===== Extracted material =====

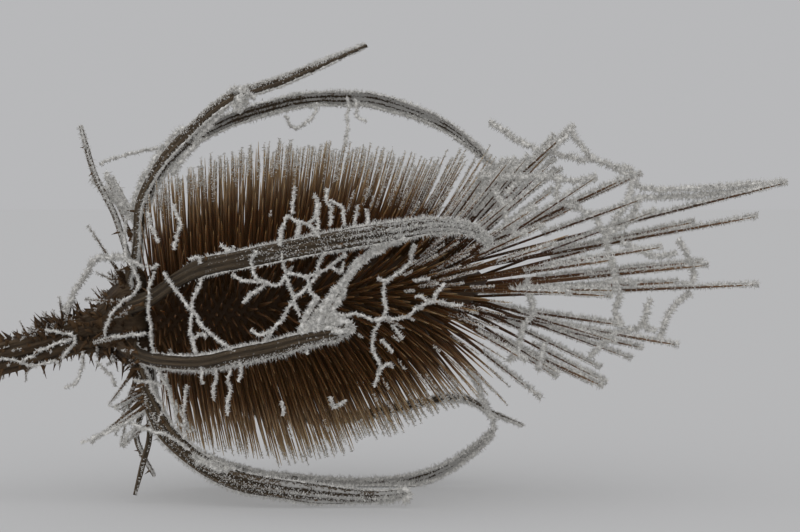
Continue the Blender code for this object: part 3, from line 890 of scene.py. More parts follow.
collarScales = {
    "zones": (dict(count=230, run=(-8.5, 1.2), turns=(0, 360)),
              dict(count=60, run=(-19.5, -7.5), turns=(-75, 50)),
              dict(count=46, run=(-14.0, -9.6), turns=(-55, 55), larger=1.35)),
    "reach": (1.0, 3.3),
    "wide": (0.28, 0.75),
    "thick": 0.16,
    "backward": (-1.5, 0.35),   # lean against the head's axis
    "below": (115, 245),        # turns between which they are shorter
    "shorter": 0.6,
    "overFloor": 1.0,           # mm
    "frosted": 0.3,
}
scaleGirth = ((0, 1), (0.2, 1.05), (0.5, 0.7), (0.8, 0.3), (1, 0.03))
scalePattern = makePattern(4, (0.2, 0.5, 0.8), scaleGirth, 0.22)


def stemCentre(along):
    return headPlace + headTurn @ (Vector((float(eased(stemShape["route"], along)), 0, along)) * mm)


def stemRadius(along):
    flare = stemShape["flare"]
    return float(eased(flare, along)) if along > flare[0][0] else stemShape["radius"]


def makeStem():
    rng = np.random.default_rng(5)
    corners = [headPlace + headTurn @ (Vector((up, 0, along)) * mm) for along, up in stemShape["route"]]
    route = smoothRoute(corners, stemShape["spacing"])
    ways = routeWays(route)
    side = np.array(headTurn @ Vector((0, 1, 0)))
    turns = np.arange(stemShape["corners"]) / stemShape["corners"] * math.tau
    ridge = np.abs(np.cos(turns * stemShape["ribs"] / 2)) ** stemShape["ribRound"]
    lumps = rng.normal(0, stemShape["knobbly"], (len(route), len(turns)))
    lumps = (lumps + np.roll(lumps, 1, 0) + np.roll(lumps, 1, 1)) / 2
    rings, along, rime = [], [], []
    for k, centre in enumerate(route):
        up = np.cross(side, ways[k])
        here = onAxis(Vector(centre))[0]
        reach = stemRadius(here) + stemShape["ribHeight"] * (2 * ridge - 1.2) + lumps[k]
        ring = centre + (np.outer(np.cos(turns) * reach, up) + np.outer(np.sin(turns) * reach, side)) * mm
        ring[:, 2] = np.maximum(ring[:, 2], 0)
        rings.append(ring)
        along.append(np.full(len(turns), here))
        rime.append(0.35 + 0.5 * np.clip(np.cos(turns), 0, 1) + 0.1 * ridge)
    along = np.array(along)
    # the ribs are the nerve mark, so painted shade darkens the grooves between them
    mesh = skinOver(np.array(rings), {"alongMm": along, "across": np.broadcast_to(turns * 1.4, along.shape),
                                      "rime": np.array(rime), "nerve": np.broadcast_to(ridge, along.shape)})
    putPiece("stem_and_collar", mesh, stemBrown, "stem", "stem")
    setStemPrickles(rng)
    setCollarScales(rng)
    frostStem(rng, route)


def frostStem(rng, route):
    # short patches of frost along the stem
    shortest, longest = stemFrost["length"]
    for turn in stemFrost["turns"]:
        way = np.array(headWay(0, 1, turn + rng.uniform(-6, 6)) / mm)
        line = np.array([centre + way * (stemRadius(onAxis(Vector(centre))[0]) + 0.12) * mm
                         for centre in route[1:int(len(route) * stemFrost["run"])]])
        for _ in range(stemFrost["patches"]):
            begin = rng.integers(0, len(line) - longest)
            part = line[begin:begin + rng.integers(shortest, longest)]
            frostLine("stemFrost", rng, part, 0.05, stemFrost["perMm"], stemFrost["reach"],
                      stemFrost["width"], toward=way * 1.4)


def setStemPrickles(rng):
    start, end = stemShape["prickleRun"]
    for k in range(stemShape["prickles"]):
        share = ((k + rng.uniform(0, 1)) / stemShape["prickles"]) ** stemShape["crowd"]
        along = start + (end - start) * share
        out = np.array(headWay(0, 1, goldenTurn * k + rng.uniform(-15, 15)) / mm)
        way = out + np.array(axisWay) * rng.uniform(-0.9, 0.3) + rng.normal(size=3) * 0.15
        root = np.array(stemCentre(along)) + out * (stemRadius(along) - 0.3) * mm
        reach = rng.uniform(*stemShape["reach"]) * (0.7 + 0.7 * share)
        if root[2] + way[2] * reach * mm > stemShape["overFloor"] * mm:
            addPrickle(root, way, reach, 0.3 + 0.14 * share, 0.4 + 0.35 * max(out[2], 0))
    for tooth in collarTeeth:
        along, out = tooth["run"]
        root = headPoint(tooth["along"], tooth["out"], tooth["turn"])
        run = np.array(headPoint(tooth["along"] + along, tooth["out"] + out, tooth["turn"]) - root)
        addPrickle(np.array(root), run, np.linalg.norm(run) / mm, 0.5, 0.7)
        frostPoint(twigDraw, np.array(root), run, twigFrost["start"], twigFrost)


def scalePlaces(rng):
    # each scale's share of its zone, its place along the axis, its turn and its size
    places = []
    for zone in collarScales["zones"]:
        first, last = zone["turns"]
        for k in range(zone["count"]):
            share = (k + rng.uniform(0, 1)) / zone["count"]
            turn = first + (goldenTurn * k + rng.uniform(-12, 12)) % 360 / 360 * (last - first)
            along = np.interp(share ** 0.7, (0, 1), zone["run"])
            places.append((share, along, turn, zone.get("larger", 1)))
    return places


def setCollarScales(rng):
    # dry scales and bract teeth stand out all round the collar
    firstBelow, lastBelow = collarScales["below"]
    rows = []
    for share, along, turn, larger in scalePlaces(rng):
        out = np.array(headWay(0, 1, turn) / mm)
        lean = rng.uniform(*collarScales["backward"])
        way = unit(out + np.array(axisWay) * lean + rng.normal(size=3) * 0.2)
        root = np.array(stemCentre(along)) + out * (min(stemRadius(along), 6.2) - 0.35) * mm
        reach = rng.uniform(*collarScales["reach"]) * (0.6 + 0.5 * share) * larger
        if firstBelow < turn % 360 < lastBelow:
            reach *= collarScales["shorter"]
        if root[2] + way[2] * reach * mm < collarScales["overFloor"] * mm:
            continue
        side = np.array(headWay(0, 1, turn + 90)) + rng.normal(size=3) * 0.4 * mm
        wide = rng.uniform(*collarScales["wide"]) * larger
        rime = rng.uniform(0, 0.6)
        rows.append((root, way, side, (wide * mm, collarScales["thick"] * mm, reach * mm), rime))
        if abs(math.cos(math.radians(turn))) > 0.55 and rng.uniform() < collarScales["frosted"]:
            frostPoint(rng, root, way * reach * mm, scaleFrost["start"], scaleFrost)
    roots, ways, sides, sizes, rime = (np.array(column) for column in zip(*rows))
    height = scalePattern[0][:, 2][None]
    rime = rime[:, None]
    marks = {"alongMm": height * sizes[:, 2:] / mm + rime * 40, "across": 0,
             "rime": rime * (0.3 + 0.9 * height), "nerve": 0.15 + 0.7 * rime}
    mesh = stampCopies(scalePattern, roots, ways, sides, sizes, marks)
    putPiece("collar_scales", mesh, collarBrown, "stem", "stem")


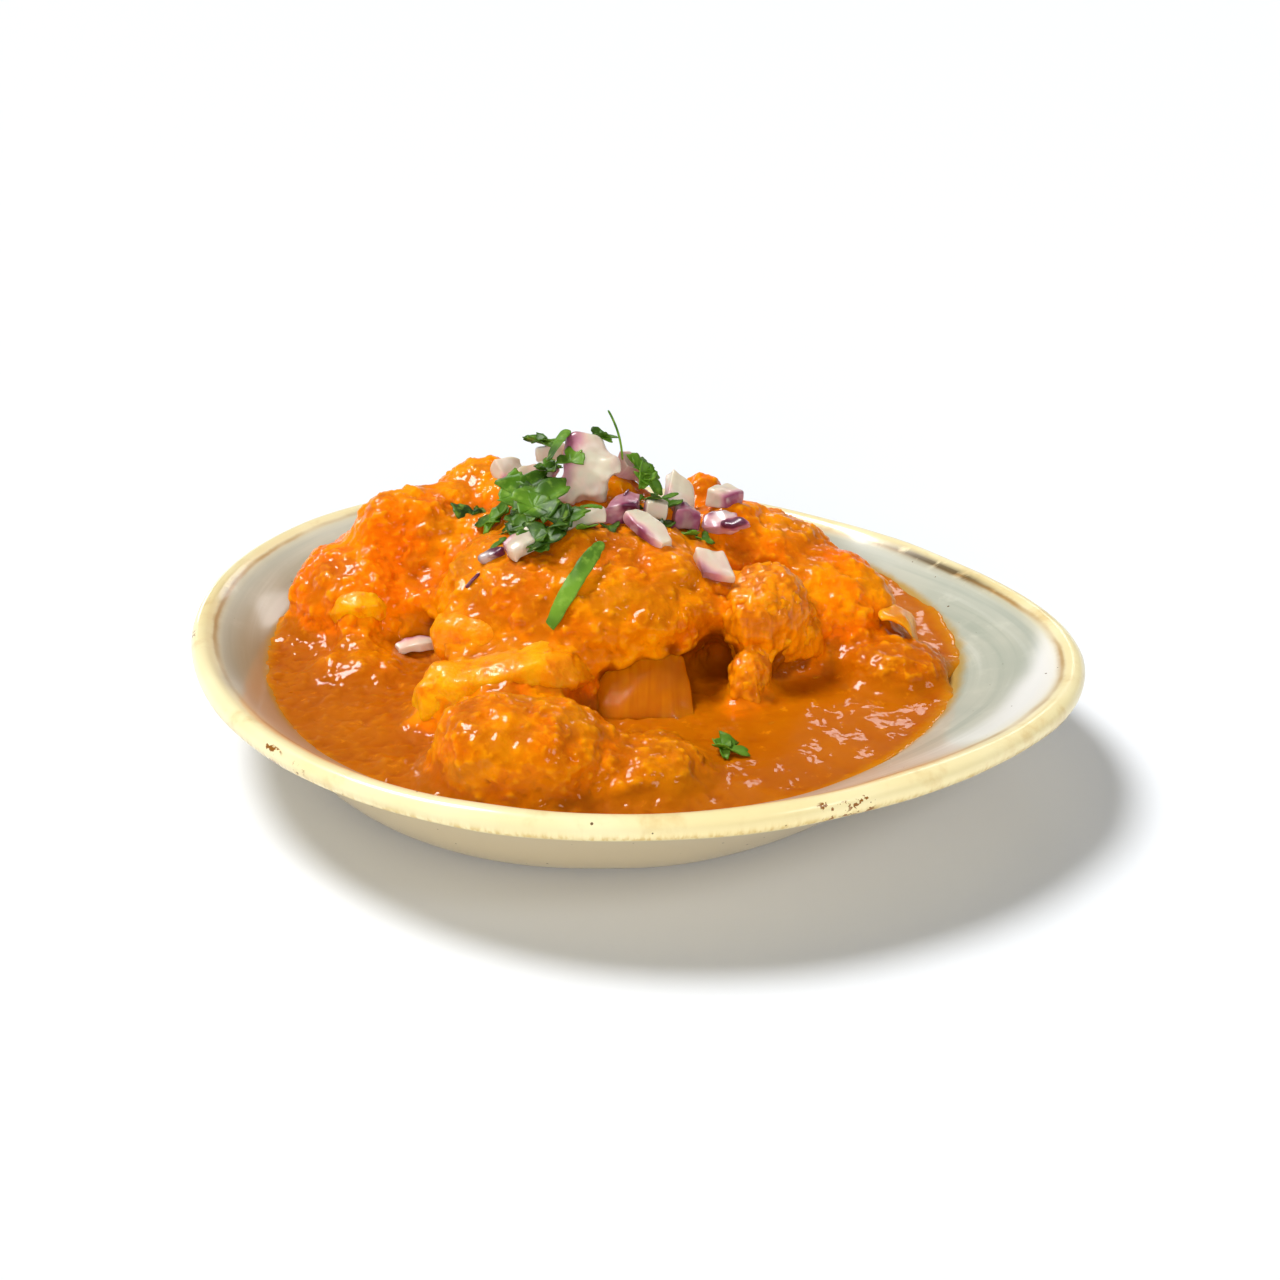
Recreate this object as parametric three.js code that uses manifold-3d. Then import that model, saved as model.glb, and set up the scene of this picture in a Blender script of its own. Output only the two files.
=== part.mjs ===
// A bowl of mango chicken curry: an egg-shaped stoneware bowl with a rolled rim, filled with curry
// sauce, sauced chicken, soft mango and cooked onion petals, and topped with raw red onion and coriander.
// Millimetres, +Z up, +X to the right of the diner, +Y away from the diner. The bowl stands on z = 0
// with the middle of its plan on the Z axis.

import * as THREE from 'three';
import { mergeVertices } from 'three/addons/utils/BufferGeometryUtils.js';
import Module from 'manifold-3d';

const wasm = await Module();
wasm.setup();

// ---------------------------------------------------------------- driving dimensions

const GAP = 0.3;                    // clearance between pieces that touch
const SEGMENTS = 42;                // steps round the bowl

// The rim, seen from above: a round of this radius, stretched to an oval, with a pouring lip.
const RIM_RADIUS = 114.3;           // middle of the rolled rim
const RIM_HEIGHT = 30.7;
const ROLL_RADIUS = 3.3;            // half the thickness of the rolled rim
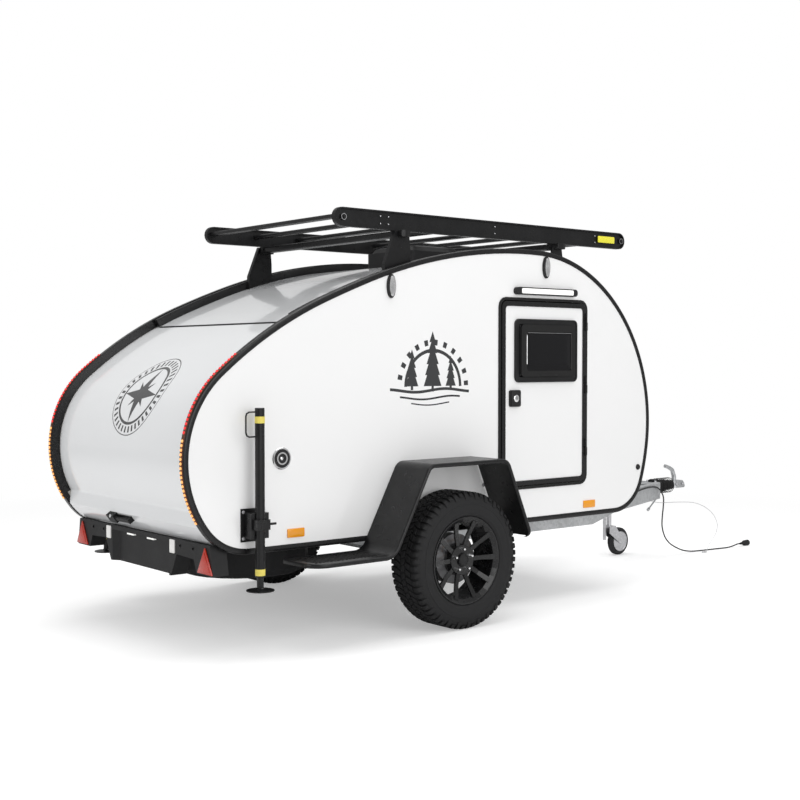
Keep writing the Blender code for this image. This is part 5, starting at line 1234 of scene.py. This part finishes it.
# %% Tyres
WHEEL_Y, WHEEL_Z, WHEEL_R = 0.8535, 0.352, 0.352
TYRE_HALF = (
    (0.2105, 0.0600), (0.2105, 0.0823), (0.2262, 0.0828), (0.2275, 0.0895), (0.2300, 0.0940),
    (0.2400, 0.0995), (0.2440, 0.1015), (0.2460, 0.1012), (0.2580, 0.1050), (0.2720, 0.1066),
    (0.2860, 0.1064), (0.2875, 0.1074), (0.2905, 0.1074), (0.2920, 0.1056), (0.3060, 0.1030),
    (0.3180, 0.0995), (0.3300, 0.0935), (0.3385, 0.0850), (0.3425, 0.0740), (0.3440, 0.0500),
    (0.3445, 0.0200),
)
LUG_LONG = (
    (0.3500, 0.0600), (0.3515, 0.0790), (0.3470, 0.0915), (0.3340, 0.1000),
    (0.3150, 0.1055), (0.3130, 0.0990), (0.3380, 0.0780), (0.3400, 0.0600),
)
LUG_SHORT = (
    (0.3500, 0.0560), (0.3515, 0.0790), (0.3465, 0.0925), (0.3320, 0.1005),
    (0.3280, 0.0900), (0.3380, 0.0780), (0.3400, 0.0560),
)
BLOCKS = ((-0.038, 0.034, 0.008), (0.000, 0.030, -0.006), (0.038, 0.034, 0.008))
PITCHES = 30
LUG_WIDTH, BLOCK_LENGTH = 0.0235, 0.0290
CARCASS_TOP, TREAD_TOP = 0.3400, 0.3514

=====

--- Exercise details ---
Repeat only the lines above, from the first line of the entries through the line that contains "return headPlace +", including both ends.

--- Response ---
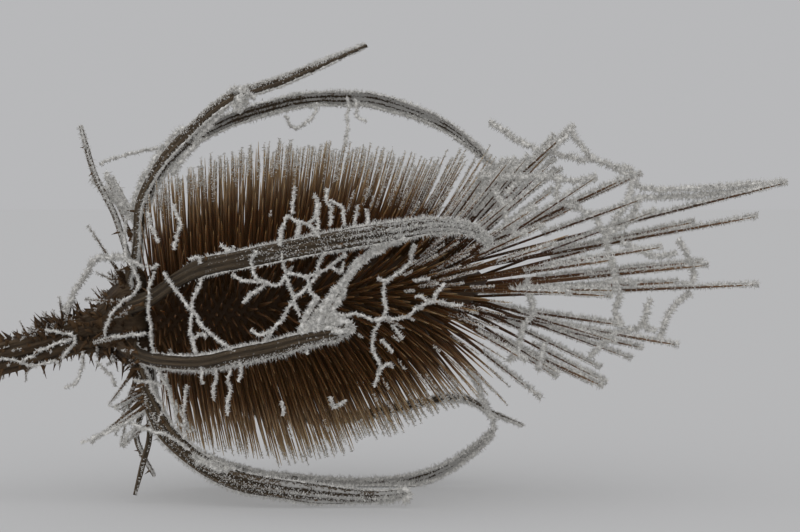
Continue the Blender code for this object: part 3, from line 890 of scene.py. More parts follow.
collarScales = {
    "zones": (dict(count=230, run=(-8.5, 1.2), turns=(0, 360)),
              dict(count=60, run=(-19.5, -7.5), turns=(-75, 50)),
              dict(count=46, run=(-14.0, -9.6), turns=(-55, 55), larger=1.35)),
    "reach": (1.0, 3.3),
    "wide": (0.28, 0.75),
    "thick": 0.16,
    "backward": (-1.5, 0.35),   # lean against the head's axis
    "below": (115, 245),        # turns between which they are shorter
    "shorter": 0.6,
    "overFloor": 1.0,           # mm
    "frosted": 0.3,
}
scaleGirth = ((0, 1), (0.2, 1.05), (0.5, 0.7), (0.8, 0.3), (1, 0.03))
scalePattern = makePattern(4, (0.2, 0.5, 0.8), scaleGirth, 0.22)


def stemCentre(along):
    return headPlace + headTurn @ (Vector((float(eased(stemShape["route"], along)), 0, along)) * mm)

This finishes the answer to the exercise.